Records shown =>
-=-=-
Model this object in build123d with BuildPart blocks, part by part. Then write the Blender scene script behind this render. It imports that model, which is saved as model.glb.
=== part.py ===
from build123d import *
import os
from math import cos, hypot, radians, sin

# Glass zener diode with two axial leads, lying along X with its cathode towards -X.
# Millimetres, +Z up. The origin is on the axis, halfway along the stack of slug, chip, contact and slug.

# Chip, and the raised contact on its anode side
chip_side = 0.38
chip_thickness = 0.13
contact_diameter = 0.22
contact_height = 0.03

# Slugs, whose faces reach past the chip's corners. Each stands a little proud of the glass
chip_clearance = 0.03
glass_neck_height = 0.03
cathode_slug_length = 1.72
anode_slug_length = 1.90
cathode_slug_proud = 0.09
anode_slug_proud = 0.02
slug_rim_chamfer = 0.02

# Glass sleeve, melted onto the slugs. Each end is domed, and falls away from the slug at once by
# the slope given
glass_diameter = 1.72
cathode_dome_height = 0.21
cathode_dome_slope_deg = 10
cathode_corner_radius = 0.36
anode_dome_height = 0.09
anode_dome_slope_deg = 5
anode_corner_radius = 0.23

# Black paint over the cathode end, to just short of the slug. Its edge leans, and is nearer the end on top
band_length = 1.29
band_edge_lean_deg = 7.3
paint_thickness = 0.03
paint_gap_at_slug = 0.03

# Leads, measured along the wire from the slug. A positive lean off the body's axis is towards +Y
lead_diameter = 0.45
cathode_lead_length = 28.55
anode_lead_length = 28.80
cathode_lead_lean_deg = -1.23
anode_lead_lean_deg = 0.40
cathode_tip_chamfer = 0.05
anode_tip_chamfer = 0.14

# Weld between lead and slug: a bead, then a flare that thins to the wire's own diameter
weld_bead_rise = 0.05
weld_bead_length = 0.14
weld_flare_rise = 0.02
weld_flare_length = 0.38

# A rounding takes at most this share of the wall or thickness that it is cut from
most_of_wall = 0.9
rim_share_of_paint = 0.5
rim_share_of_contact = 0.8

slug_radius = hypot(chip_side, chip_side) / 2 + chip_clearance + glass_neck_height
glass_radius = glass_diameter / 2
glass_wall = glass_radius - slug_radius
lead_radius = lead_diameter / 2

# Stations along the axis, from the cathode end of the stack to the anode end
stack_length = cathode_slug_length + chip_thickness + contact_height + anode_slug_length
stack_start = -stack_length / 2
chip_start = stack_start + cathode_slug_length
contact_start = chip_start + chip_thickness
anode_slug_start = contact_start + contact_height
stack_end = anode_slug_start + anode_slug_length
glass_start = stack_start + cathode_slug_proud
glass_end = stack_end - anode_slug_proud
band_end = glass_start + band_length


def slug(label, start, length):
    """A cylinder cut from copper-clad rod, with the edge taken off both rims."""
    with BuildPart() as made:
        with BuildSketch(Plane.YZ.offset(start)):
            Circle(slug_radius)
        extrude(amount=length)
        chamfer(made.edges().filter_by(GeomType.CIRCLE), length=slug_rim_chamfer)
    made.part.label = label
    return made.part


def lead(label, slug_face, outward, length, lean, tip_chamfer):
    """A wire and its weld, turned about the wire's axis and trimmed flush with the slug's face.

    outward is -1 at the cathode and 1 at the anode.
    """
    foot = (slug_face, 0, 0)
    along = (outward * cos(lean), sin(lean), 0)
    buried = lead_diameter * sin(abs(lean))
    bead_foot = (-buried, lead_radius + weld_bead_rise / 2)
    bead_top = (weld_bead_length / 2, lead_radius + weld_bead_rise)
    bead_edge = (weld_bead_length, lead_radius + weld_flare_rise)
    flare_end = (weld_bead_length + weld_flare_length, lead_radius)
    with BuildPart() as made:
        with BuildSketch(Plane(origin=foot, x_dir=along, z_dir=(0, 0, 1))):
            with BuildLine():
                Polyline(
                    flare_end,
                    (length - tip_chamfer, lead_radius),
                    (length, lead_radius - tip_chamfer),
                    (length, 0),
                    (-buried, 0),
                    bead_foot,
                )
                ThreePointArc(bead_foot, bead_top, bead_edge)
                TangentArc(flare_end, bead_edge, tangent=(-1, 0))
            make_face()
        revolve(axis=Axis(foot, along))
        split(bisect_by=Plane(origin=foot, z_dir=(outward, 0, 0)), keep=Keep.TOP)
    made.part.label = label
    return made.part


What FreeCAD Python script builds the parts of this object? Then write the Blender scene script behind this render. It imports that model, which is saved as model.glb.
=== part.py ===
-=-=-
To do => Read the data above. Pull out each line in which the string "scene" appears.

Reply to the task =>
Model this object in build123d with BuildPart blocks, part by part. Then write the Blender scene script behind this render. It imports that model, which is saved as model.glb.
What FreeCAD Python script builds the parts of this object? Then write the Blender scene script behind this render. It imports that model, which is saved as model.glb.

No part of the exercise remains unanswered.